* OBJECTIVE *
Beginning with the line that contains "cord_coil();" and ending with the line that contains "obj.matrix_world = Matrix.Identity(4)", reproduce each line exactly; include both and add nothing.

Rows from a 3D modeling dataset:
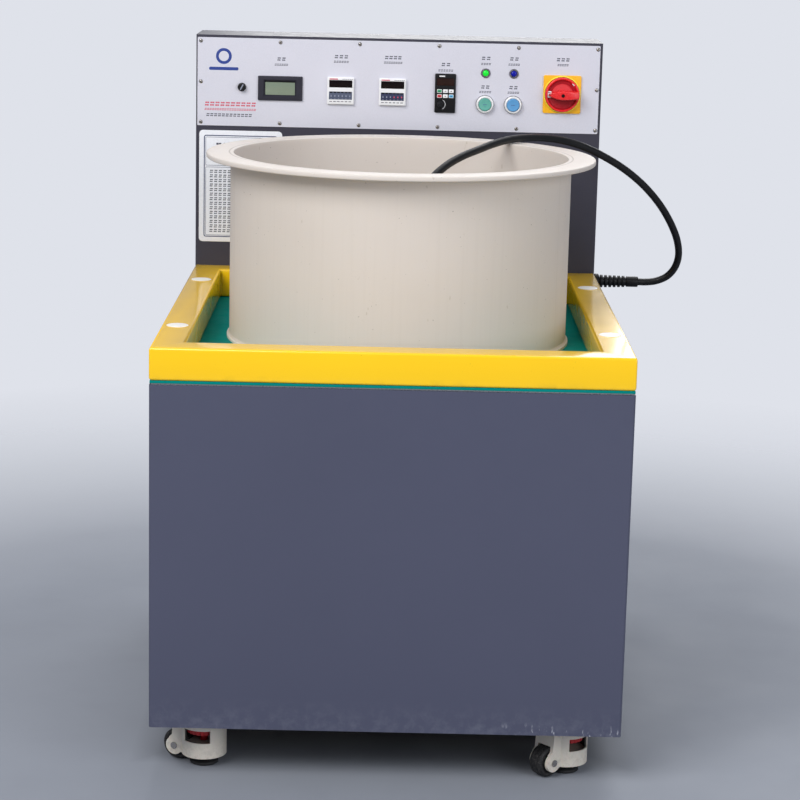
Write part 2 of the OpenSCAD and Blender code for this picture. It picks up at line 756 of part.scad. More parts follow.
base_frame();
cabinet_shell();
rear_panel();
pan_screws();
top_plate();
rubber_mat();
top_frame();
frame_caps();
m8_bolts();
barrel();
console_housing();
control_panel();
fuse_cap();
voltmeter();
timers();
keypad();
speed_knob();
lamp_bezels();
lamp_lenses();
button_bezels();
green_button();
blue_button();
panel_contact_blocks();
switch_plate();
switch_handle();
info_plate();
motor_mount();
motor_housing();
motor_rotor();
motor_fan();
fan_cowl();
terminal_box();
magnet_disc();
magnets();
drive_unit();
strain_relief();
power_cord();
cord_coil();
plug();
caster_plates();
for (i = [0:3]) {
    caster_housing(i);
    caster_axle(i);
    caster_wheel(i);
    caster_thumbwheel(i);
    caster_foot(i);
}
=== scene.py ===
import math

import bmesh
import bpy
from mathutils import Matrix, Vector


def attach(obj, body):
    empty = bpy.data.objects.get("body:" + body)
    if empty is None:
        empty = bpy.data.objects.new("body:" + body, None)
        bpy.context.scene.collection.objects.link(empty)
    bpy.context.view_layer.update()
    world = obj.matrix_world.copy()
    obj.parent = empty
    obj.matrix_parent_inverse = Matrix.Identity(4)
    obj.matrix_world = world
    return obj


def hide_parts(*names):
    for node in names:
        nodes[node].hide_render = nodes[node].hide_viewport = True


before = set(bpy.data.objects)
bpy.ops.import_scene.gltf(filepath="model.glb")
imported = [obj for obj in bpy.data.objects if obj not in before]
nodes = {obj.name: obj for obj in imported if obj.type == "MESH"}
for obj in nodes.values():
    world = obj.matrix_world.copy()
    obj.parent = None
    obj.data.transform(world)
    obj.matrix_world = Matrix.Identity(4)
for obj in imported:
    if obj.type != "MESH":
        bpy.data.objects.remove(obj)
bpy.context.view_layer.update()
scene = bpy.context.scene
MM = 0.001

# Places and sizes in millimetres, in the part's own frame
BARREL = (6.0, -68.0, 622.5)  # centre of the barrel's underside
FACE_Y = 334.0  # face of the control panel
WALL_Y = 335.5  # front wall of the console, behind the panel
TIMER_X = (-103, -11)
KEYPAD_X = 82.5
GEAR_Z = 989.5  # middle of the timers and the keypad
LAMP_X = (153.5, 203.5)  # the pilot lamps stand over the push buttons
LAMP_Z = 1026.5
BUTTON_Z = 971.5
SWITCH_AT = (290, 992)
DIAL_H = 10.0
GRIP_H = 30.0
LEAD_D = 13
GLAND_AT = (360, 394, 649)  # where the lead leaves the console
COIL_AT = (-131, -128)  # middle of the lead's coil
COIL_R = 81.5
COIL_Z = 639
COIL_TURNS = 3.62
COIL_START = -46.5  # degrees
WHEEL_ARM = 43  # from a caster's swivel axis to its axle
WHEEL_AXLE_Z = 25.2
# each caster's swivel axis, and the way its wheel points in degrees
CORNERS = {"front_left": (-281.5, -388, 155), "front_right": (281.5, -388, 222),
           "rear_left": (-281.5, 388, 205), "rear_right": (281.5, 388, 335)}


# ---------------------------------------------------------------- camera
def make_camera():
    pitch, yaw, roll = 0.2101, 0.00465, 0.0233
    right = Vector((math.cos(yaw), -math.sin(yaw), 0))
    ahead = Vector((math.sin(yaw), math.cos(yaw), 0))
    forward = ahead * math.cos(pitch) - Vector((0, 0, 1)) * math.sin(pitch)
    up = ahead * math.sin(pitch) + Vector((0, 0, 1)) * math.cos(pitch)
    cr, sr = math.cos(roll), math.sin(roll)
    axes = (cr * right + sr * up, cr * up - sr * right, -forward)
    data = bpy.data.cameras.new("camera")
    data.sensor_fit = "HORIZONTAL"
    data.sensor_width = 36
    data.lens = 106.1
    data.clip_start, data.clip_end = 0.1, 60
    cam = bpy.data.objects.new("camera", data)
    scene.collection.objects.link(cam)
    m = Matrix([[axes[c][r] for c in range(3)] + [0] for r in range(3)] + [[0, 0, 0, 1]])
    m.translation = Vector((-0.0046, -3.8765, 1.3283))
    cam.matrix_world = m
    scene.camera = cam


make_camera()


# ---------------------------------------------------------------- colours and nodes
def lin(code):
    v = [int(code[i:i + 2], 16) / 255 for i in (1, 3, 5)]
    return tuple(c / 12.92 if c <= 0.04045 else ((c + 0.055) / 1.055) ** 2.4 for c in v) + (1.0,)


def scaled(c, k):
    return tuple(min(1.0, x * k) for x in c[:3]) + (1.0,)


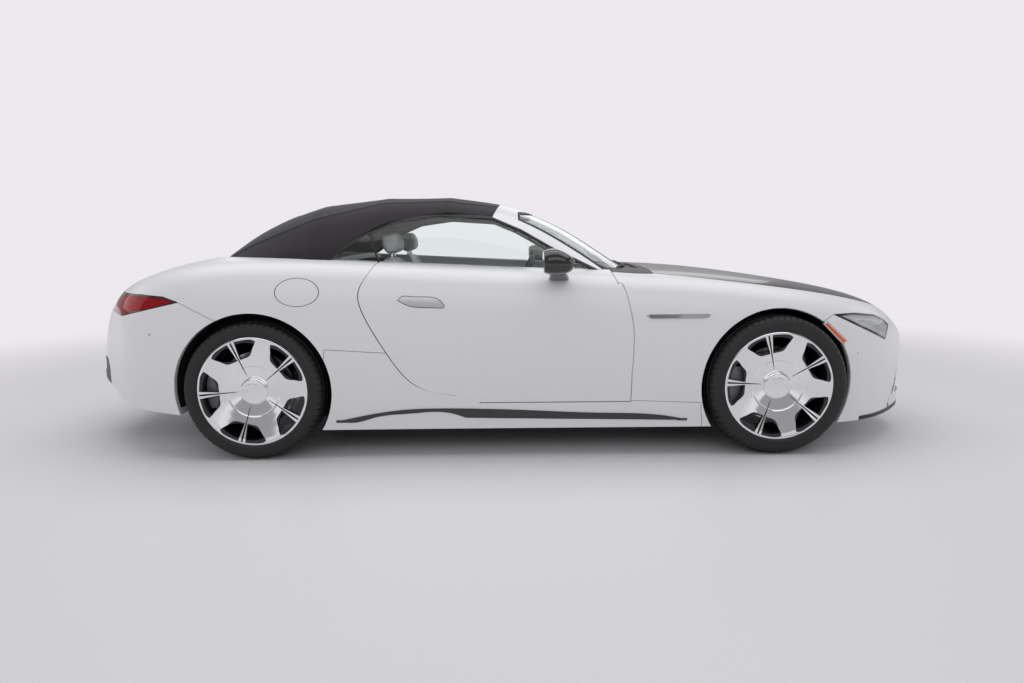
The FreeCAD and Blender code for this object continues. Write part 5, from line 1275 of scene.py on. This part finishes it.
for number, z in enumerate((0.7355, 0.729, 0.7225)):
    for side_name, way in SIDES:
        louvre = []
        for x in np.linspace(0.742, 0.905 - 0.01 * number, 9):
            point, normal = nearest_on(bodywork, (x, -0.93, z))
            louvre.append((x, (point[1] + normal[1] * 0.005) * -way, z))
        radii = np.linspace(0.0019, 0.0012, 9)
        tube("vent_louvre_%d_%s" % (number, side_name), louvre, radii, seal_rubber_and_gap_shade, 8)


def ring_piece(name, profile, count, centre, material, slot=None):
    """A profile turned about an axis along the car, at a centre."""
    points, faces = turned_rings(profile, np.arange(count) / count * TURN)
    return make_object(name, points[:, [1, 0, 2]] + centre, faces, material, "root", slot)


TIP_PROFILE = (
    (0.031, 0.02), (0.0312, -0.008), (0.033, -0.0105), (0.037, -0.0105), (0.0392, -0.008), (0.0392, 0.02),
)
for side_name, way in SIDES:
    ring_piece("exhaust_ring_" + side_name, TIP_PROFILE, 64, (TIP_X, way * TIP_OUT, TIP_Z), chrome)

SENSORS = ((-1.8, -0.92, 0.655), (-2.26, -0.45, 0.56), (1.86, -0.86, 0.52), (2.24, -0.4, 0.55))
unit, faces = rolled(1.0, 1.0, 20, 12)
for number, target in enumerate(SENSORS):
    point, normal = nearest_on(bodywork, target)
    across = np.cross(normal, (0, 0, 1.0))
    across /= np.linalg.norm(across)
    disc = unit[:, :1] * across + unit[:, 1:2] * np.cross(across, normal)
    made = point + 0.0088 * disc + unit[:, 2:] * normal * 0.0012
    for side_name, way in SIDES:
        form("parking_sensor_%d_%s" % (number, side_name), (made, faces), lambda u: u * (1, -way, 1), satin,
             slot="dark_trim")

# Cabin fittings: door cards with armrests, the steering wheel's pad, screens and air vents
def stacked(*columns):
    """Points from their columns."""
    return np.stack(columns, 1)


card = rolled(0.22, 0.22, 48, 36)
for side_name, way in SIDES:
    form("door_card_" + side_name, card, lambda u: stacked(
        -0.1 + u[:, 0] * 0.32, way * (0.7 - u[:, 2] * 0.0055 - 0.004 * np.clip(u[:, 1], 0, 1)),
        0.61 + u[:, 1] * 0.25), leather, "door_" + side_name)
    form("door_armrest_" + side_name, card, lambda u: stacked(
        -0.12 + u[:, 0] * 0.24, way * (0.676 - u[:, 2] * 0.022), 0.64 + u[:, 1] * 0.028 + 0.02 * u[:, 0]),
        cabin_trim, "door_" + side_name)
lean = math.radians(25)
pad_axes = np.array([(math.sin(lean) * 0.052, 0, math.cos(lean) * 0.052), (0, 0.064, 0),
                     (-math.cos(lean) * 0.012, 0, math.sin(lean) * 0.012)])
pad_centre = np.array((0.13, 0.37, 0.85)) + pad_axes[2] * 2 / 3
pad = rolled(0.5, 0.45, 48, 32)
form("steering_pad", pad, lambda u: pad_centre + u @ pad_axes, cabin_trim, "steering_wheel")
screen = rolled(0.22, 0.3, 48, 32)
form("instrument_screen", screen, lambda u: stacked(
    0.335 + u[:, 2] * 0.008 + u[:, 0] * 0.018, 0.37 + u[:, 1] * 0.15, 0.956 + u[:, 0] * 0.046), black_gloss)
form("centre_screen", screen, lambda u: stacked(
    0.305 + u[:, 2] * 0.007 + u[:, 0] * 0.035, u[:, 1] * 0.095, 0.918 + u[:, 0] * 0.085), black_gloss)
VENT_PROFILE = (
    (0.006, 0.006), (0.01, 0.009), (0.026, 0.0095), (0.028, 0.004), (0.033, 0.004), (0.035, 0.01),
    (0.04, 0.009), (0.042, -0.01), (0.006, -0.01),
)
for number, y in enumerate((-0.62, -0.12, 0.12, 0.62)):
    ring_piece("air_vent_%d" % number, VENT_PROFILE, 48, (0.262, y, 0.872), satin, "cabin_trim")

* TASK RESULT *
cord_coil();
plug();
caster_plates();
for (i = [0:3]) {
    caster_housing(i);
    caster_axle(i);
    caster_wheel(i);
    caster_thumbwheel(i);
    caster_foot(i);
}
=== scene.py ===
import math

import bmesh
import bpy
from mathutils import Matrix, Vector


def attach(obj, body):
    empty = bpy.data.objects.get("body:" + body)
    if empty is None:
        empty = bpy.data.objects.new("body:" + body, None)
        bpy.context.scene.collection.objects.link(empty)
    bpy.context.view_layer.update()
    world = obj.matrix_world.copy()
    obj.parent = empty
    obj.matrix_parent_inverse = Matrix.Identity(4)
    obj.matrix_world = world
    return obj


def hide_parts(*names):
    for node in names:
        nodes[node].hide_render = nodes[node].hide_viewport = True


before = set(bpy.data.objects)
bpy.ops.import_scene.gltf(filepath="model.glb")
imported = [obj for obj in bpy.data.objects if obj not in before]
nodes = {obj.name: obj for obj in imported if obj.type == "MESH"}
for obj in nodes.values():
    world = obj.matrix_world.copy()
    obj.parent = None
    obj.data.transform(world)
    obj.matrix_world = Matrix.Identity(4)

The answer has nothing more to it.